* **Given instruction**:
Say how many lines in the records include the string "from", adding no other words.

* **Listed records**:
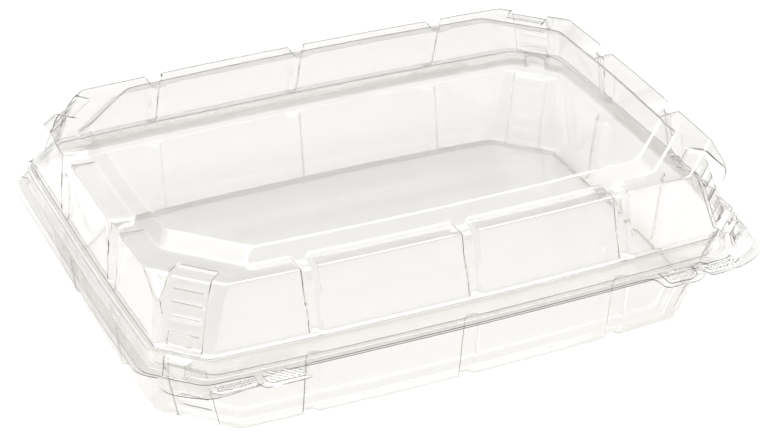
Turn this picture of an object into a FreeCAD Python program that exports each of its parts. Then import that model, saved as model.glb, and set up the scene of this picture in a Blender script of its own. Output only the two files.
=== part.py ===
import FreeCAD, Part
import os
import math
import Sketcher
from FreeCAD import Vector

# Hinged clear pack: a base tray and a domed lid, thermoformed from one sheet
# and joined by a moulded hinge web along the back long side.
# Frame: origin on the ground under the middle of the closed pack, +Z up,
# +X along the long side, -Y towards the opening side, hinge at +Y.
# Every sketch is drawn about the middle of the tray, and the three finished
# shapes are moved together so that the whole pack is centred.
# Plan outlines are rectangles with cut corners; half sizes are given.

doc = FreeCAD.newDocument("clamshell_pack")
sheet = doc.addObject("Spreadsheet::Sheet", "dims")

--

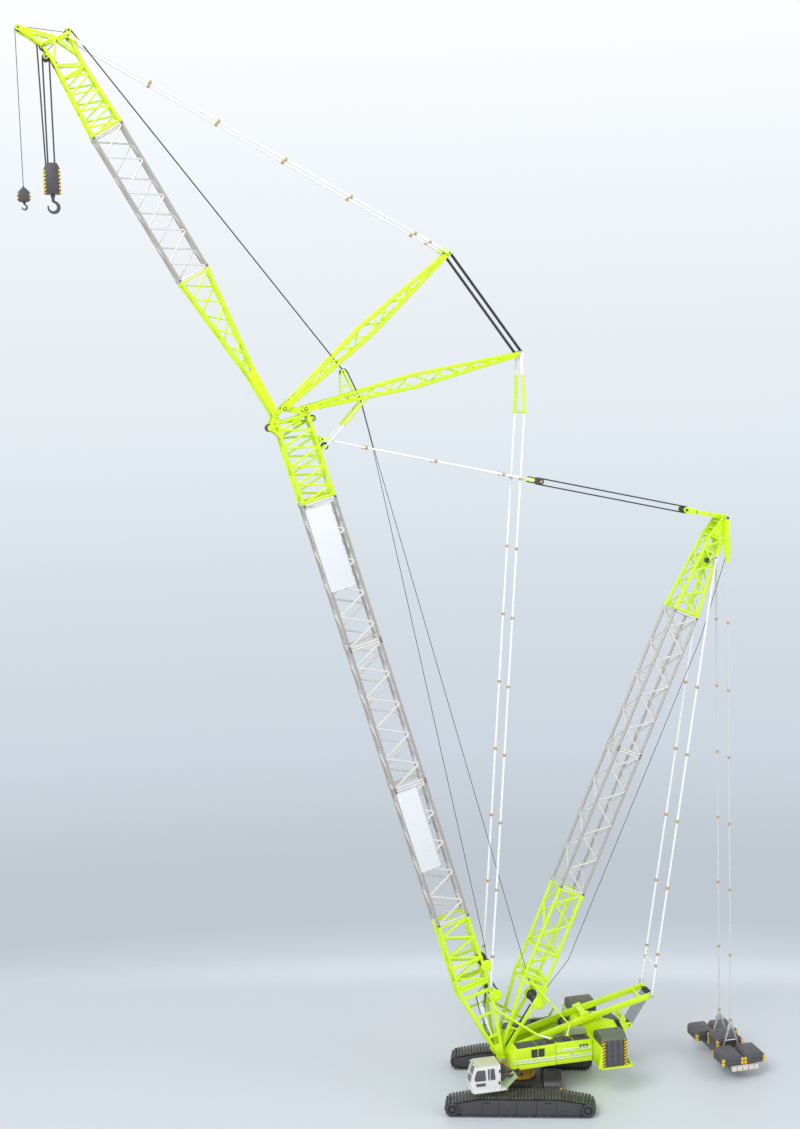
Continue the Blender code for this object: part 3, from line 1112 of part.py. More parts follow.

---

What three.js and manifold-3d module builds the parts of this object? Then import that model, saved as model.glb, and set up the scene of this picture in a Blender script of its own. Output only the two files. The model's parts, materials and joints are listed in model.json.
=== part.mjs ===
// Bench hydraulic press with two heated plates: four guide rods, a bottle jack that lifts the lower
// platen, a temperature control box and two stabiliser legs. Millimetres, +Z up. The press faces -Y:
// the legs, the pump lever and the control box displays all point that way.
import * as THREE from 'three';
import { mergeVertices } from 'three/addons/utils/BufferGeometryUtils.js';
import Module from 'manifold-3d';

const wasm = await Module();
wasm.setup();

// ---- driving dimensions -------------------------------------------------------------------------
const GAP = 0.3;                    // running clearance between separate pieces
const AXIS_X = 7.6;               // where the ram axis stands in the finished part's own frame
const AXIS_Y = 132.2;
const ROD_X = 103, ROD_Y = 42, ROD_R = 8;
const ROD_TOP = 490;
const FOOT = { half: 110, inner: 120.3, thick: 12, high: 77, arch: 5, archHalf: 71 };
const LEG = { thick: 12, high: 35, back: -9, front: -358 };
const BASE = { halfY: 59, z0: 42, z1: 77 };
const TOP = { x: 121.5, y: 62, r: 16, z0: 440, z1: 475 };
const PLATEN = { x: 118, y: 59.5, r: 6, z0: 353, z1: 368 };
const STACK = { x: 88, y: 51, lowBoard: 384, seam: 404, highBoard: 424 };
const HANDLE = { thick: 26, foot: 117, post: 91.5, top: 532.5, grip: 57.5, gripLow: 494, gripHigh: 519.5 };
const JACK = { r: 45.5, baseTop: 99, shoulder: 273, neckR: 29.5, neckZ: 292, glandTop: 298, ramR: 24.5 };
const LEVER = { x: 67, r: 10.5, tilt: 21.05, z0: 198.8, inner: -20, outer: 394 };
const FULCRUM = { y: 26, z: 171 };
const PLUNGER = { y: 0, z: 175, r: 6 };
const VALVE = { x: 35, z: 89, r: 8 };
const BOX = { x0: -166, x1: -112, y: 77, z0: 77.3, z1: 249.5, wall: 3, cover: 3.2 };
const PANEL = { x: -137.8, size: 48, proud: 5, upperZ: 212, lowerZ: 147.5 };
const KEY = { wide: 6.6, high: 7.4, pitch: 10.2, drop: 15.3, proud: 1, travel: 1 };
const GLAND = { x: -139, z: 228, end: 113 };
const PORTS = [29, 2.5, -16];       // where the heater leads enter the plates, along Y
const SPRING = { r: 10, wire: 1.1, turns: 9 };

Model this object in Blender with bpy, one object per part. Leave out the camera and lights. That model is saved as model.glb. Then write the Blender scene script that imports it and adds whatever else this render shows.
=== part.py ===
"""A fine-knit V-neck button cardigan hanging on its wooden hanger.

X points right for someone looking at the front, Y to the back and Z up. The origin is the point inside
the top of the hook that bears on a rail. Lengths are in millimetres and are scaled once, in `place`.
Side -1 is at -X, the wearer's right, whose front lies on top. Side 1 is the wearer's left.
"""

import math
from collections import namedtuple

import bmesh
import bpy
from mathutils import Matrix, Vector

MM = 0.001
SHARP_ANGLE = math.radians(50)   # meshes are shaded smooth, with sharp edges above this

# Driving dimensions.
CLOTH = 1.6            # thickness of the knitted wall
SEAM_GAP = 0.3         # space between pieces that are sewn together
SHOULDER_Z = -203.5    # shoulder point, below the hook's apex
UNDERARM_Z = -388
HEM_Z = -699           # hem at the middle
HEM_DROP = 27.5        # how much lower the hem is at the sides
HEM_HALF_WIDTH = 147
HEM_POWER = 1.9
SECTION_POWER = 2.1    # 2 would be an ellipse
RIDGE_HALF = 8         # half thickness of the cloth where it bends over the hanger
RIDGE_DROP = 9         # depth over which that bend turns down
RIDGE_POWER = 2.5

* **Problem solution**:
8